I'm proposing the following PEP for inclusion into Python 3.1.
Title: Non-decodable Bytes in System Character Interfaces
Version: $Revision: 71793 $
Last-Modified: $Date: 2009-04-22 08:42:06 +0200 (Mi, 22. Apr 2009) $
Author: Martin v. Löwis <martin(a)v.loewis.de>
Type: Standards Track
File names, environment variables, and command line arguments are
defined as being character data in POSIX; the C APIs however allow
passing arbitrary bytes - whether these conform to a certain encoding
or not. This PEP proposes a means of dealing with such irregularities
by embedding the bytes in character strings in such a way that allows
recreation of the original byte string.
The C char type is a data type that is commonly used to represent both
character data and bytes. Certain POSIX interfaces are specified and
widely understood as operating on character data, however, the system
call interfaces make no assumption on the encoding of these data, and
pass them on as-is. With Python 3, character strings use a
Unicode-based internal representation, making it difficult to ignore
the encoding of byte strings in the same way that the C interfaces can
ignore the encoding.
On the other hand, Microsoft Windows NT has correct the original
design limitation of Unix, and made it explicit in its system
interfaces that these data (file names, environment variables, command
line arguments) are indeed character data, by providing a
Unicode-based API (keeping a C-char-based one for backwards
For Python 3, one proposed solution is to provide two sets of APIs: a
byte-oriented one, and a character-oriented one, where the
character-oriented one would be limited to not being able to represent
all data accurately. Unfortunately, for Windows, the situation would
be exactly the opposite: the byte-oriented interface cannot represent
all data; only the character-oriented API can. As a consequence,
libraries and applications that want to support all user data in a
cross-platform manner have to accept mish-mash of bytes and characters
exactly in the way that caused endless troubles for Python 2.x.
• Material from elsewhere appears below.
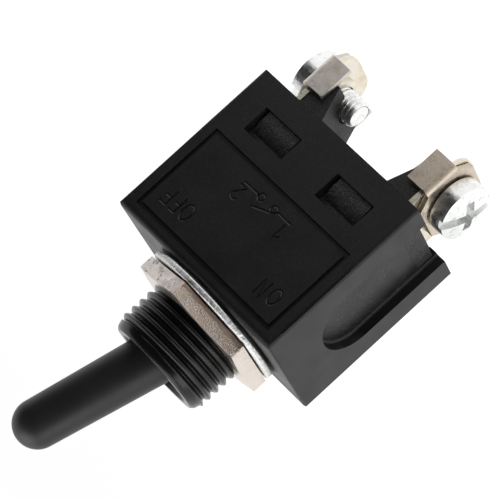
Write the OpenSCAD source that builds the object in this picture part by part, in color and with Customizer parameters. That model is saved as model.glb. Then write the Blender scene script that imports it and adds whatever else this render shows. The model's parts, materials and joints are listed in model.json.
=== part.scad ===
// Panel toggle switch, single pole, on-off, with a threaded bushing and two screw terminals.
// Millimetres. The origin is on the bushing's axis, in the plane of the panel seat.
// +Z points out of the panel along the lever, the marked front faces -Y, "off" is at +X.
// The lever is drawn in its off position, and the contacts are open.

/* [Body] */
// Width of the moulded body, along X
body_w = 30; // [29:0.2:36]
// Depth of the moulded body, from the marked front to the back
body_d = 18.6; // [17.8:0.2:24]
// Height of the moulded body, from the panel seat to the terminal end
body_h = 25.2; // [24.6:0.2:32]
// Sideways offset from the bushing's axis to the middle of the body
body_shift = 1.1; // [0.6:0.1:1.4]
// Radius of the panel seat's front and back edges
edge_r = 1; // [0.4:0.1:1.4]
// Radius of the panel seat's two side edges
side_edge_r = 0.4; // [0.3:0.1:0.9]
// Radius of the body's upright edges
corner_r = 0.6; // [0.3:0.1:1.2]
// Thickness of the wall under the bushing
top_wall = 2.2; // [1.8:0.1:2.8]
// Thickness of the walls at the body's two sides
side_wall = 2.8; // [2.6:0.1:3]
// Thickness of the front and back walls round the terminal base
front_wall = 1.6; // [1.3:0.1:2]
// Width of the ledge that the terminal base is pushed up against
ledge_w = 1.1; // [0.8:0.1:1.5]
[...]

With this PEP, a uniform treatment of these data as characters becomes
possible. The uniformity is achieved by using specific encoding
algorithms, meaning that the data can be converted back to bytes on
POSIX systems only if the same encoding is used.
On Windows, Python uses the wide character APIs to access
character-oriented APIs, allowing direct conversion of the
environmental data to Python str objects.
On POSIX systems, Python currently applies the locale's encoding to
convert the byte data to Unicode. If the locale's encoding is UTF-8,
it can represent the full set of Unicode characters, otherwise, only a
subset is representable. In the latter case, using private-use
characters to represent these bytes would be an option. For UTF-8,
doing so would create an ambiguity, as the private-use characters may
regularly occur in the input also.
To convert non-decodable bytes, a new error handler "python-escape" is
introduced, which decodes non-decodable bytes using into a private-use
character U+F01xx, which is believed to not conflict with private-use
characters that currently exist in Python codecs.
The error handler interface is extended to allow the encode error
handler to return byte strings immediately, in addition to returning
Unicode strings which then get encoded again.
If the locale's encoding is UTF-8, the file system encoding is set to
a new encoding "utf-8b". The UTF-8b codec decodes non-decodable bytes
(which must be >= 0x80) into half surrogate codes U+DC80..U+DCFF.
While providing a uniform API to non-decodable bytes, this interface
has the limitation that chosen representation only "works" if the data
get converted back to bytes with the python-escape error handler
also. Encoding the data with the locale's encoding and the (default)
strict error handler will raise an exception, encoding them with UTF-8
will produce non-sensical data.
For most applications, we assume that they eventually pass data
received from a system interface back into the same system
interfaces. For example, and application invoking os.listdir() will
likely pass the result strings back into APIs like os.stat() or
open(), which then encodes them back into their original byte
representation. Applications that need to process the original byte
strings can obtain them by encoding the character strings with the
file system encoding, passing "python-escape" as the error handler
This document has been placed in the public domain.